Gimple was hired by a wealthy businessman at his home for a period of six months.

During his employment, something fascinating caught his attention. A tiny bell sat religiously on the dining room table. At every meal, the host rang the bell, and an amazing thing happened. The kitchen door would immediately be flung open with three maidservants appearing, laden with delicacies for the first course.

He rang the bell again, and voila, the same thing happened. Three maidservants entered with a fine array of gastronomic delights. This would repeat itself for dessert.

At the conclusion of his term of employment, the host expressed his appreciation to Gimple, and kindly offered him one of his articles of wealth as a souvenir.

‘Take whatever your heart desires: a silver goblet, a fine piece of china, or perhaps an elegant crystal.’

“No,” said Gimple, much to the bewilderment of his host, “there is something else I would like — the bell.”

Gimple was given the bell and ceremoniously made his way home.

Gimple’s long-awaited arrival found his wife and children waiting anxiously for him.

When dinner time rolled around, Gimple assured everyone that an appetizing meal was in store for everyone.

Everyone was shocked, as nothing was prepared. The food pantry was empty.

With smug confidence, Gimple produced the bell and began to ring.

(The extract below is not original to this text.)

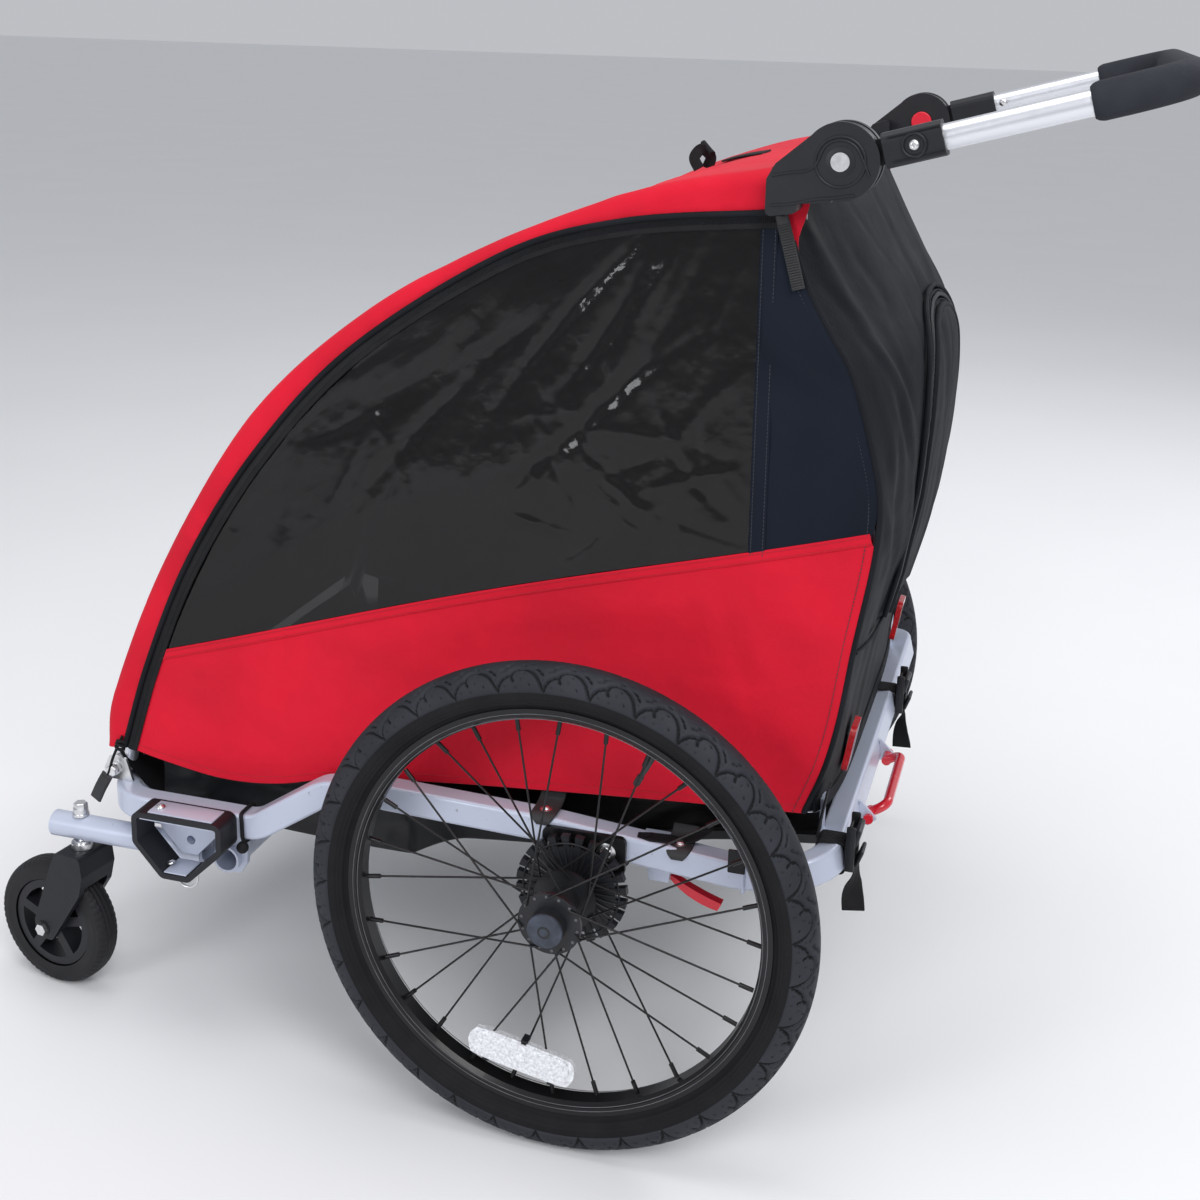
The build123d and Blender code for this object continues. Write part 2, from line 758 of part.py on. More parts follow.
def make_hinge_base(name, sign):
    """Moulded clevis on the hoop's rear end, with two round ears."""
    with BuildPart() as hinge_base:
        for offset_y in (-(ear_inner + ear_outer) / 2, (ear_inner + ear_outer) / 2):
            with BuildSketch(side_plane(sign * (hinge_y + offset_y))):
                with Locations((hinge_x, hinge_z)):
                    Circle(ear_radius)
                with BuildLine():
                    Polyline((hinge_x + 6, hinge_z - 34), (hinge_x - 8, hinge_z + 30),
                             (hinge_x + 22, hinge_z + 24), (-160, 951), (-160, 916),
                             (hinge_x + 6, hinge_z - 34))
                make_face()
            extrude(amount=(ear_outer - ear_inner) / 2, both=True)
        with BuildSketch(side_plane(sign * (hoop_y + 18.3))):
            with BuildLine():
                FilletPolyline((-180, 910), (-153, 906), (-153, 938), (-160, 951), (-180, 958),
                               close=True, radius=5)
            make_face()
        extrude(amount=28.2, both=True)
        with BuildSketch(side_plane(sign * hinge_y)):
            with Locations((hinge_x, hinge_z)):
                Circle(ear_radius + 1.5)
        extrude(amount=ear_inner, both=True, mode=Mode.SUBTRACT)
        with BuildSketch(side_plane(sign * hinge_y)):
            with Locations((hinge_x, hinge_z)):
                Circle(5 + running_gap)
        extrude(amount=40, both=True, mode=Mode.SUBTRACT)
        with BuildSketch(side_plane(sign * (hinge_y - ear_outer))):
            with Locations((hinge_x, hinge_z)):
                Circle(button_radius + 0.2)
        extrude(amount=5.6, both=True, mode=Mode.SUBTRACT)
        with BuildLine(side_plane(sign * hoop_y)) as run:
            FilletPolyline(*hoop_line, radius=bend_radii(hoop_line))
        with BuildSketch(Plane(origin=run.line @ 1, z_dir=(run.line % 1) * -1)):
            Circle(hoop_radius + running_gap)
        extrude(amount=50, mode=Mode.SUBTRACT)
    save(hinge_base, f"hinge_base_{name}")


def make_rotor(name, sign):
    """Turning half of the hinge: a thick disc and the socket that grips the handle tube."""
    root = Vector(axle_x + hinge_x, sign * hinge_y, hinge_z)
    along = Vector(arm_x, 0, arm_z)
    with BuildPart() as rotor:
        with BuildSketch(side_plane(sign * hinge_y)):
            with Locations((hinge_x, hinge_z)):
                Circle(ear_radius - 1)
        extrude(amount=rotor_half, both=True)
        with BuildSketch(Plane(origin=root + along * (ear_radius + 3), x_dir=(0, 1, 0),
                               z_dir=along)):
            RectangleRounded(2 * arm_radius + 10, 2 * arm_radius + 8, 8)
        extrude(amount=50)
        with BuildSketch(Plane(origin=root + along * (ear_radius - 8), x_dir=(0, 1, 0),
                               z_dir=along)):
            Rectangle(2 * rotor_half, 2 * arm_radius)
        extrude(amount=14)
        with BuildSketch(Plane(origin=root + along * 50, x_dir=(0, 1, 0), z_dir=along)):
            Circle(arm_radius + running_gap)
        extrude(amount=60, mode=Mode.SUBTRACT)
        with BuildSketch(side_plane(sign * hinge_y)):
            with Locations((hinge_x, hinge_z)):
                Circle(5 + running_gap)
        extrude(amount=20, both=True, mode=Mode.SUBTRACT)
    save(rotor, f"rotor_{name}")


def make_button(name, sign):
    """Round push-button in the inner ear."""
    face = hinge_y - ear_outer
    with BuildPart() as button:
        with BuildSketch(side_plane(sign * (face - 1.5))):
            with Locations((hinge_x, hinge_z)):
                Circle(button_radius)
        extrude(amount=2.8, both=True)
        fillet(button.edges().group_by(Axis.Y)[0 if sign > 0 else -1], 1.2)
    save(button, f"hinge_button_{name}")


def handle_plane():
    """Plane of the handle: X along the arms away from the hinges, Y across."""
    return Plane(origin=(axle_x + hinge_x, 0, hinge_z), x_dir=(arm_x, 0, arm_z),
                 z_dir=(arm_z, 0, -arm_x))


def make_handle_tube():
    with BuildPart() as handle_tube:
        with BuildLine(handle_plane()) as run:
            FilletPolyline((51, -hinge_y), (arm_length, -hinge_y), (arm_length, hinge_y),
                           (51, hinge_y), radius=handle_bend)
        with BuildSketch(Plane(origin=run.line @ 0, z_dir=run.line % 0)):
            Circle(arm_radius)
            Circle(arm_radius - 1.5, mode=Mode.SUBTRACT)
        sweep()
    save(handle_tube, "handle_tube")


def make_handle_grip():
    with BuildPart() as handle_grip:
        with BuildLine(handle_plane()) as run:
            FilletPolyline((grip_start, -hinge_y), (arm_length, -hinge_y), (arm_length, hinge_y),
                           (grip_start, hinge_y), radius=handle_bend)
        with BuildSketch(Plane(origin=run.line @ 0, z_dir=run.line % 0)):
            Circle(grip_radius)
            Circle(arm_radius + 0.05, mode=Mode.SUBTRACT)
        sweep()
    save(handle_grip, "handle_grip")


# ---------------------------------------------------------------- cabin cloth


def seam_z(x):
    """Height of the seam between the red lower panel and what is above it."""
    slope = (seam_rear[1] - seam_front[1]) / (seam_rear[0] - seam_front[0])
    return seam_front[1] + slope * (x - seam_front[0])


def make_roof_cover():
    """Front and roof cloth in one piece, folded down over the hoops as a strip on each side."""
    half = side_y + 5
    with BuildPart() as roof_cover:
        with BuildSketch(side_plane(0)):
            with BuildLine():
                outer = Spline(*roof_line)
                inner = Spline(*inset(roof_line, sheet))
                Line(outer @ 0, inner @ 0)
                Line(outer @ 1, inner @ 1)
            make_face()
        extrude(amount=half, both=True)
        for sign in (1, -1):
            with BuildSketch(side_plane(sign * (half - sheet / 2))):
                with BuildLine():
                    outer = Spline(*roof_line)
                    border = Spline(*zip_line)
                    Line(outer @ 0, border @ 0)
                    Line(outer @ 1, border @ 1)
                make_face()
            extrude(amount=sheet / 2, both=True)
    save(roof_cover, "roof_cover")


def make_lower_side_panels():
    with BuildPart() as lower_side_panels:
        for sign in (1, -1):
            with BuildSketch(side_plane(sign * side_y)):
                with BuildLine():
                    Polyline((-212, 345), (48, 326), (264, 303), (339, 283), (403, 281),
                             (474, 291), (514, 302), (482, 402), (-252, seam_z(-252)),
                             (-262, 560), (-243, 480), (-212, 345))
                make_face()
            extrude(amount=sheet / 2, both=True)
    save(lower_side_panels, "lower_side_panels")


def make_windows():
    with BuildPart() as windows:
        for sign in (1, -1):
            with BuildSketch(side_plane(sign * side_y)):
                with BuildLine():
                    Polyline((quarter_x, seam_z(quarter_x) + 1), (470, seam_z(470) + 1),
                             (430, 522), (350, 643), (246, 755), (95, 856), (-18, 894),
                             (quarter_x, 906), (quarter_x, seam_z(quarter_x) + 1))
                make_face()
            extrude(amount=1, both=True)
    save(windows, "windows")


def make_rear_cover():
    """Black cloth that closes the rear, with its quarter panels on both sides."""
    half = side_y + 1.5
    with BuildPart() as rear_cover:
        with BuildSketch(side_plane(0)):
            with BuildLine():
                outer = Spline(*rear_line)
                inner = Spline(*inset(rear_line, sheet))
                Line(outer @ 0, inner @ 0)
                Line(outer @ 1, inner @ 1)
            make_face()
        extrude(amount=half, both=True)
        for sign in (1, -1):
            with BuildSketch(side_plane(sign * side_y)):
                with BuildLine():
                    outer = Spline(*rear_line)
                    Polyline(outer @ 1, (-228, 330), (-216, 347), (-246, 480), (-265, 560),
                             (-255, seam_z(-255) + 1), (quarter_x - 1, seam_z(quarter_x) + 2),
                             (quarter_x - 1, 900), outer @ 0)
                make_face()
            extrude(amount=sheet / 2, both=True)
        for sign in (1, -1):
            with BuildSketch(side_plane(sign * (side_y - 10))):
                with Locations((-175, 930)):
                    Rectangle(64, 56)
            extrude(amount=21, both=True, mode=Mode.SUBTRACT)
    save(rear_cover, "rear_cover")


def make_floor_pan():
    """Cloth tub under the seat and the feet: full width in front, narrower behind."""
    with BuildPart() as floor_pan:
        for half, line in ((284, [(486, 262), (478, 226), (330, 214), (185, 212)]),
                           (240, [(186, 212), (60, 226), (-120, 262), (-224, 275)])):
            with BuildSketch(side_plane(0)):
                with BuildLine():
                    upper = [(x, z + floor_thickness) for x, z in reversed(line)]
                    Polyline(*line, *upper, close=True)
                make_face()
            extrude(amount=half, both=True)
        for sign in (1, -1):
            with BuildSketch(side_plane(sign * 282.5)):
                with BuildLine():
                    Polyline((486, 262), (478, 226), (330, 214), (186, 212), (186, 284),
                             (262, 288), (345, 262), (486, 262))
                make_face()
            extrude(amount=1.5, both=True)
    save(floor_pan, "floor_pan")


def make_seat():
    with BuildPart() as seat:
        with BuildSketch(side_plane(0)):
            with BuildLine():
                FilletPolyline((-140, 316), (214, 316), (222, 330), (214, 348), (-128, 346),
                               close=True, radius=6)
            make_face()
        extrude(amount=235, both=True)
    save(seat, "seat")


def make_backrest():
    with BuildPart() as backrest:
        with BuildSketch(side_plane(0)):
            with BuildLine():
                FilletPolyline((-152, 318), (-132, 354), (-160, 790), (-186, 790),
                               close=True, radius=6)
            make_face()
        extrude(amount=235, both=True)
    save(backrest, "backrest")


def make_rear_reflectors():
    with BuildPart() as rear_reflectors:
        for y in (190, -190):
            with BuildSketch(Plane(origin=(axle_x - 237.4, y, 372), x_dir=(0, 1, 0),
                                   z_dir=(-1, 0, -0.164))):
                RectangleRounded(38, 50, 8)
            extrude(amount=6)
    save(rear_reflectors, "rear_reflectors")


for side, sign in SIDES:
    make_rail(side, sign)
    make_boom(side, sign)
    make_receiver(side, sign)
    make_wheel(side, sign)
    make_caster(side, sign)
    make_hitch_pin(side, sign)
    make_lock_lever(side, sign)
    make_hoop(side, sign)
    make_hinge_base(side, sign)
    make_rotor(side, sign)
    make_button(side, sign)

make_front_tube()
make_rear_tube()
make_cross_tubes()
make_receiver_guards()
make_axle_brackets()
make_wheel_axles()
make_hoop_ears()
make_front_pivot_bolts()
make_swivel_bolts()
make_brake_pedal()
make_lever_pivots()
make_roof_tubes()
make_rear_upright()
make_frame_rivets()
make_handle_tube()
make_handle_grip()
make_lower_side_panels()
make_windows()
make_roof_cover()
make_rear_cover()
make_floor_pan()
make_seat()
make_backrest()
make_rear_reflectors()
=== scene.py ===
import json
import math

import bpy
import numpy as np
from mathutils import Matrix, Vector


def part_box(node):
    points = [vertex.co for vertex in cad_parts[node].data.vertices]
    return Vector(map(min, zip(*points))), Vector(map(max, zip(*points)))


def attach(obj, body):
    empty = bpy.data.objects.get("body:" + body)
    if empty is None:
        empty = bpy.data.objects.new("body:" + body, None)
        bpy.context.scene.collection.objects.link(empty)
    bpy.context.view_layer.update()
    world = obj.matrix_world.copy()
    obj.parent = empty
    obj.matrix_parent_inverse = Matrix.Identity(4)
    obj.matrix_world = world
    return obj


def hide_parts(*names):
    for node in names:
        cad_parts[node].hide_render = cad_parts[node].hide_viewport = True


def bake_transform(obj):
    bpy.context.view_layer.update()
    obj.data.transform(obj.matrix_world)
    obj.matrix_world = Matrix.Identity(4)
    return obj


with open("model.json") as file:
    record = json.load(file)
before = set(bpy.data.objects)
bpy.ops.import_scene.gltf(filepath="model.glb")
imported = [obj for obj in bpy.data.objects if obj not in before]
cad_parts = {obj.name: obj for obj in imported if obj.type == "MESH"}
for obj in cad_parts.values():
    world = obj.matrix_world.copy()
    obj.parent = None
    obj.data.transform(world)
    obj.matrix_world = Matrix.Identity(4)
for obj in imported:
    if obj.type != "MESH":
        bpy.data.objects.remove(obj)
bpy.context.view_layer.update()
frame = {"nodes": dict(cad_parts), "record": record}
nodes = frame["nodes"]

AXLE_X = sum(c.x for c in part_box("wheel_axles")) / 2
SIDES = (("left", 1), ("right", -1))
UP = (0, 0, 1)
WHEEL_R, WHEEL_Y = 250, 392.5  # the wheel's radius, and its distance from the middle
BOOM_Y, RAIL_Y = 306, 320  # the front booms and the floor's rails
HINGE_X, HINGE_Z, ARM_Y = -215, 955, 313.5  # the handle's hinge and its arms
CLOTH_Y = 302.0  # middle of the side cloth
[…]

And an amazing thing happened: Nothing.

Gimple rang the bell again and again, but alas, no maidservants, no shining platters, no tantalizing dishes.

“I don’t get it,” Gimple sighed. “It worked fine by the host’s meals.”

And Gimple’s wife explained the obvious.

The bell does not create the food. The preparations are done beforehand. The bell is merely a signal for the food to be brought inside.

Orly, the services (at the right synagogue) will be uplifting. Do your share.

Prepare by studying and joining a class on the meaning of prayer. Keep on attending and you will find the inspiration you are seeking.